Im sure she knows you are there for her...touch bases every once in a blue moon, but let her come to you when / if she is ready and able to tell you what she needs.
 
Sorry about posting in the wrong section. I appreciate you moving it for me. I'm still learning this site. So thank you.

Silkleaves - thank you for your wonderful answer. I think she is like you in many ways, but also unlike you. I think she is incredibly hard on herself and lashes out on herself inwardly very frequently. However, I believe some of that does trickle outward and others - myself, predominantly, as well as her family - receive the brunt of it. She can be the sweetest girl in the world, or she can be a nightmare lol. But she catches herself when she lashes out outwardly and always apologizes afterwards.

The part you mentioned about feeling sorry for her or acting like I pity her rings very true. She hates that. And also, exactly like you said; if I act like I feel helpless about the situation or that I'm having a hard time with it, she internalizes it and it makes her feel worse. She feels as though I'm better off without her. She then pushes me away because she doesn't want to hurt me.

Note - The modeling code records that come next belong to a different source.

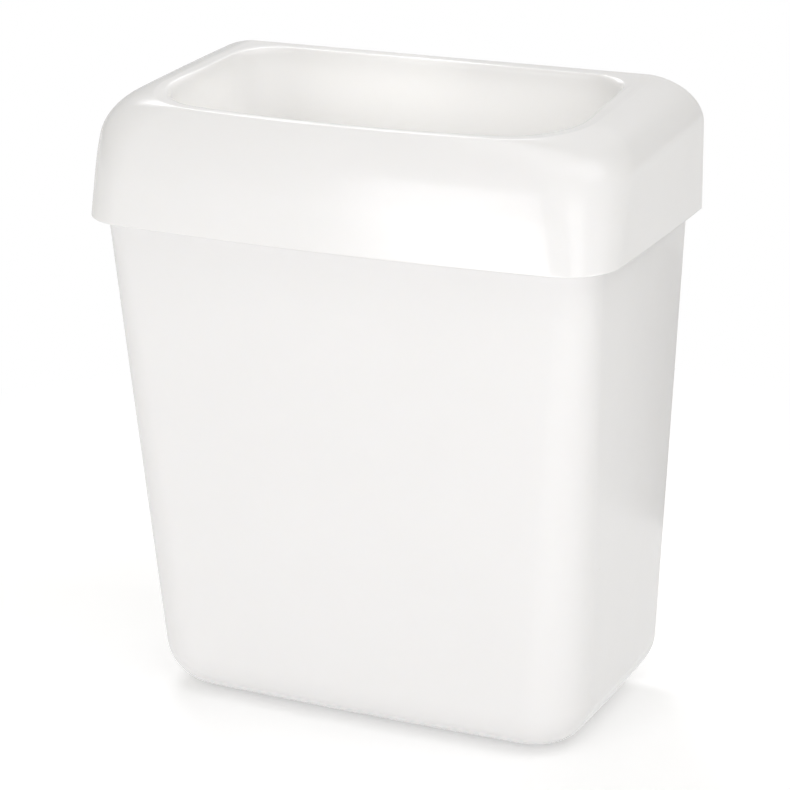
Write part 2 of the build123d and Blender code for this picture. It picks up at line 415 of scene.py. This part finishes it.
# Camera at the photograph's viewpoint, as fitted to it
PHOTO_SIDE = 790.0
FOCAL_PIXELS = 2841.99
SHIFT_PIXELS = (15.41, 18.97)
CAMERA_TARGET = Vector((0, -0.01375, 0.21))
CAMERA_DISTANCE = 1.89716
azimuth, elevation, roll = math.radians(25.91), math.radians(19.38), math.radians(-0.91)
flat_run = math.cos(elevation)
forward = Vector((-math.sin(azimuth) * flat_run, math.cos(azimuth) * flat_run, -math.sin(elevation)))
level_right = Vector((math.cos(azimuth), math.sin(azimuth), 0))
level_up = level_right.cross(forward)
right = level_right * math.cos(roll) + level_up * math.sin(roll)
up = level_up * math.cos(roll) - level_right * math.sin(roll)
position = CAMERA_TARGET - forward * CAMERA_DISTANCE
camera_data = bpy.data.cameras.new("camera")
camera_data.sensor_width = 36.0
camera_data.lens = camera_data.sensor_width * FOCAL_PIXELS / PHOTO_SIDE
camera_data.shift_x = SHIFT_PIXELS[0] / PHOTO_SIDE
camera_data.shift_y = SHIFT_PIXELS[1] / PHOTO_SIDE
camera = bpy.data.objects.new("camera", camera_data)
camera.matrix_world = Matrix.Translation(position) @ Matrix((right, up, -forward)).transposed().to_4x4()
bpy.context.scene.collection.objects.link(camera)
bpy.context.scene.camera = camera

# Hood: one skin round the wall, from the skirt's foot over the lip and down the funnel, and back underneath
outer = hood_profile(skin_margin, 160, 240)
top_level = bin_height - skin_margin * math.sin(dome_end)
inner = hood_profile(hood_wall, 24, 36)
crest = outer[-1]
high_throat = throat_ring(bin_height + overrun, top_slope, 0.0, 0.0)
low_throat = throat_ring(funnel_foot - overrun, 0.0, funnel_draft, 0.0)
lip = at_plane(low_throat, high_throat, top_level, top_slope)
funnel_end = at_plane(low_throat, high_throat, funnel_foot)
high_funnel = throat_ring(bin_height + overrun, top_slope, 0.0, funnel_wall)
low_funnel = throat_ring(funnel_foot, 0.0, funnel_draft, funnel_wall)
roof_level = bin_height - hood_wall * math.sin(dome_end)
funnel_roof = at_plane(low_funnel, high_funnel, roof_level, top_slope)

around = len(crest)
index = np.minimum(np.arange(around), around - np.arange(around))
blend = np.clip((index - BACK_STEPS) / BACK_CORNER_STEPS, 0, 1)
crest_rounds = edge_round + (crest_radius - edge_round) * blend
foot = outer[0]
crest_start = set_back(crest, outer[-2], lip, crest_rounds)
foot_start = set_back(foot, inner[0], outer[1], skirt_edge_radius)
rings = list(rounded(foot, inner[0], outer[1], skirt_edge_radius, 5))
rings += list(resampled(outer, foot_start, crest_start, 96))[1:-1]
rings += rounded(crest, outer[-2], lip, crest_rounds, 10)
lip_rounds = rounded(lip, crest, funnel_end, throat_lip_radius, 9)
rings += straight(rings[-1], lip_rounds[0], 3)
rings += lip_rounds
end_inner = rounded(funnel_end, lip, low_funnel, edge_round, 3)
end_outer = rounded(low_funnel, funnel_end, funnel_roof, edge_round, 3)
rings += straight(rings[-1], end_inner[0], 26)
rings += end_inner
rings += end_outer
rings += straight(rings[-1], funnel_roof, 10)
rings += [funnel_roof]
rings += straight(funnel_roof, inner[-1], 4)
rings += list(inner[::-1])
hood = skin("hood_shell", rings, closed=True)

# Ribs of the hood: blocks cut to its hollow, sunk a little into the walls
sunk_outer = hood_profile(hood_wall - rib_sink, 24, 36)
sunk_high = throat_ring(bin_height + overrun, top_slope, 0.0, funnel_wall - rib_sink)
sunk_low = throat_ring(funnel_foot, 0.0, funnel_draft, funnel_wall - rib_sink)
sunk_roof = at_plane(sunk_low, sunk_high, sunk_outer[-1][0, 2], top_slope)
hollow = skin("hood_hollow", list(sunk_outer) + [sunk_roof, sunk_low], closed=True)
rib_top = bin_height + overrun
half_rib = rib_thickness / 2
past_middle = 1.0
blocks = []
for shares, y_from, y_to in ((front_rib_shares, -hood_depth, 0), (back_rib_shares, 0, hood_depth)):
    for share in shares:
        x = share * hood_half
        blocks.append(((x - half_rib, y_from, tub_height), (x + half_rib, y_to, rib_top)))
for share in side_rib_shares:
    y = back_y - share * hood_depth
    for x_from, x_to in ((-hood_width, -past_middle), (past_middle, hood_width)):
        blocks.append(((x_from, y - half_rib, tub_height), (x_to, y + half_rib, rib_top)))
ribs = block("ribs", *blocks[0])
for low, high in blocks[1:]:
    combine(ribs, block("rib", low, high), "UNION")
combine(ribs, hollow, "INTERSECT")
combine(hood, ribs, "UNION")
smooth(hood)
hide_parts("hood")
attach(hood, "hood")


def tapered(base_size, top_size, level):
    """Size of the tub at a height, changing evenly from the floor to the hood's skirt."""
    return base_size + (top_size - base_size) * level / skirt_foot


def foot_inset(height, radius, lean):
    """How far a rounded foot stands inside its leaning wall at a height above the floor."""
    if height >= radius * (1 - math.sin(lean)):
        return 0.0
    across = math.sqrt(radius**2 - (radius - height) ** 2)
    return radius / math.cos(lean) - radius * math.tan(lean) - across + height * math.tan(lean)


def tub_ring(level, inset, floor, radius):
    """Plan of the tub at a height, with its rounded foot."""
    height = level - floor
    front_in = inset + foot_inset(height, radius, front_wall_lean)
    half = tapered(base_half, tub_top_half, level) - inset - foot_inset(height, radius, side_lean)
    return plan(
        level,
        0.0,
        inset + foot_inset(height, radius, 0.0),
        tapered(base_depth, tub_top_depth, level) - front_in,
        half,
        half,
        tapered(base_bow, hood_bow, level),
        tapered(base_corner, hood_corner - overhang, level) - front_in,
        arc_back=-overrun if inset == 0 else inset,
    )


def tub_rings(inset, floor, radius, top, foot_steps, wall_steps):
    """Rings from the floor to a height."""
    angles = np.linspace(0, FOOT_TURN, foot_steps + 1)
    levels = [floor + radius * (1 - math.cos(angle)) for angle in angles]
    levels += list(np.linspace(levels[-1], top, wall_steps + 1)[1:])
    return [tub_ring(level, inset, floor, radius) for level in levels]


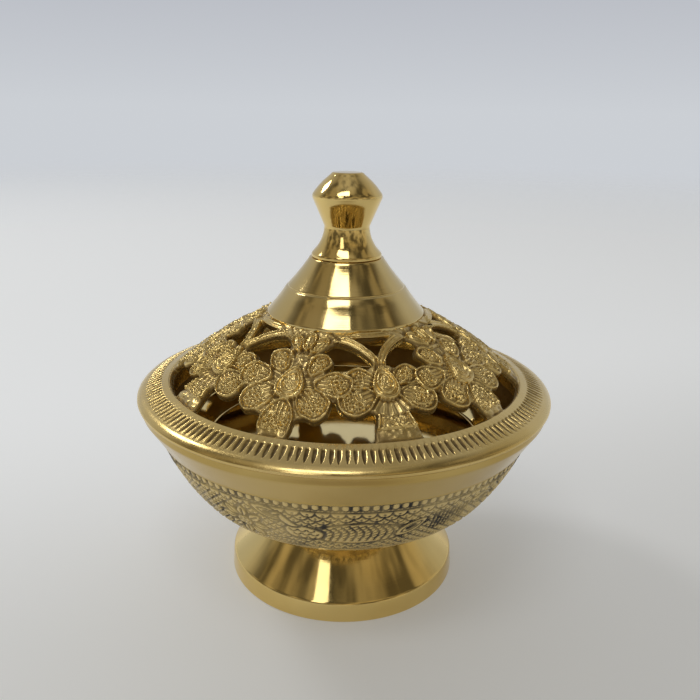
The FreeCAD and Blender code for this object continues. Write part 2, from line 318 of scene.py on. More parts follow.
class Nodes:
    """Short words for building the node tree of a material or of the world."""

    def __init__(self, owner, shader="Principled BSDF"):
        owner.use_nodes = True
        self.tree = owner.node_tree
        self.shader = self.tree.nodes[shader]

    def feed(self, node, values):
        """Sets the node's sockets to numbers and colours, or joins them to other nodes' outputs."""
        for socket, value in values.items():
            if isinstance(value, bpy.types.NodeSocket):
                self.tree.links.new(value, node.inputs[socket])
            else:
                node.inputs[socket].default_value = value + (1,) if isinstance(value, tuple) else value

    def add(self, kind, values, **settings):
        node = self.tree.nodes.new("ShaderNode" + kind)
        for word, setting in settings.items():
            setattr(node, word, setting)
        self.feed(node, values)
        return node

    def maths(self, operation, *values):
        return self.add("Math", dict(enumerate(values)), operation=operation).outputs[0]

    def clouds(self, place, scale, detail=2.0, rough=0.5):
        values = {"Vector": place, "Scale": scale, "Detail": detail, "Roughness": rough}
        return self.add("TexNoise", values).outputs["Fac"]

    def ranged(self, value, low, high, to_low=0.0, to_high=1.0, shape="SMOOTHSTEP"):
        values = dict(enumerate((value, low, high, to_low, to_high)))
        return self.add("MapRange", values, interpolation_type=shape).outputs[0]

    def blend(self, share, first, second):
        return self.add("Mix", {0: share, 6: first, 7: second}, data_type="RGBA").outputs[2]

    def ramp(self, value, stops):
        """Colours from (position, colour) stops."""
        node = self.add("ValToRGB", {0: value})
        marks = node.color_ramp.elements
        marks[0].position, marks[0].color = stops[0][0], stops[0][1] + (1,)
        marks[1].position, marks[1].color = stops[-1][0], stops[-1][1] + (1,)
        for position, colour in stops[1:-1]:
            marks.new(position).color = colour + (1,)
        return node.outputs[0]

    def split(self, vector):
        return self.add("SeparateXYZ", {0: vector}).outputs

    def length(self, x, y):
        return self.maths("SQRT", self.maths("MULTIPLY_ADD", x, x, self.maths("MULTIPLY", y, y)))

    def places(self):
        """Object position in metres, and (radius, height) as a vector."""
        position = self.add("TexCoord", {}).outputs["Object"]
        x, y, z = self.split(position)
        return position, self.add("CombineXYZ", {0: self.length(x, y), 1: z}).outputs[0]

    def bump(self, height, distance, strength):
        values = {"Height": height, "Distance": distance, "Strength": strength}
        return self.add("Bump", values).outputs["Normal"]


CAST_BRASS = (0.79, 0.60, 0.25)
WORN_CAST = (0.70, 0.51, 0.18)


def brass(name, gloss, tone, worn, turning=0, cast=0, grime=None, residue_and_shade=None, dull=0.4):
    """Brass with drifting colour and uneven gloss, and with turning rings or a cast skin.

    The grime argument names a mesh attribute that marks residue, and on the engraving and the pierced dome
    painted shade as well; dull is how far that hides the metal.
    """
    material = bpy.data.materials.new(name)
    n = Nodes(material)
    position, turned = n.places()
    colour = n.blend(n.ranged(n.clouds(position, 45, 3.0), 0.35, 0.7), tone, worn)
    roughness = n.ranged(n.clouds(position, 260, 4.0, 0.6), 0.3, 0.75, gloss * 0.8, gloss * 1.35)
    metal = 1.0
    if turning:
        rings = n.clouds(turned, 1900, 3.0, 0.7)
        roughness = n.maths("MULTIPLY_ADD", n.maths("SUBTRACT", rings, 0.5), gloss * 0.8, roughness)
        normal = n.bump(rings, 0.00003, turning)
    else:
        normal = n.bump(n.clouds(position, 1500, 4.0, 0.65), 0.00025, cast)
    if grime:
        mark = n.add("Attribute", {}, attribute_name=grime).outputs["Fac"]
        patchy = n.maths("MULTIPLY", mark, n.ranged(n.clouds(position, 700, 3.0), 0.25, 0.6, 0.75, 1.0))
        colour = n.blend(patchy, colour, residue_and_shade)
        roughness = n.maths("MULTIPLY_ADD", patchy, 0.35, roughness)
        metal = n.maths("MULTIPLY_ADD", patchy, -dull, 1.0)
    n.feed(n.shader, {"Base Color": colour, "Roughness": roughness, "Metallic": metal, "Normal": normal})
    return material


def steel(name):
    """Zinc-plated steel for the fasteners."""
    material = bpy.data.materials.new(name)
    n = Nodes(material)
    position, turned = n.places()
    dull = n.clouds(position, 400, 4.0, 0.6)
    n.feed(n.shader, {
        "Base Color": n.blend(n.ranged(dull, 0.3, 0.7), (0.60, 0.60, 0.58), (0.38, 0.37, 0.34)),
        "Roughness": n.ranged(dull, 0.3, 0.75, 0.22, 0.5),
        "Normal": n.bump(n.clouds(turned, 2500, 2.0), 0.00003, 0.3),
        "Metallic": 1.0,
    })
    return material


TURNED = brass("turned_brass", 0.10, (0.72, 0.56, 0.25), (0.66, 0.49, 0.19), turning=0.25)
POLISHED = brass("polished_brass", 0.08, (0.81, 0.61, 0.24), (0.75, 0.54, 0.19), turning=0.12)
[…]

You gave some great advice. Thank you so much for taking the time to respond and share your personal experiences. I will remain mindful of all if the things you said. Much appreciated.
 
It's very possible to find someone patient enough and loving enough. In fact, in many ways, this experience has made me a much better person. It has taught me to be very understanding and compassionate - a universally good trait to have.

You'll find someone :) no worries.

Junebug - glad I could help. Even if it was on accident lol.
 
No, I haven't read either of those booms. I'll have to check those out! Thanks for the insight! And thanks all for the kind words. It's very much appreciated.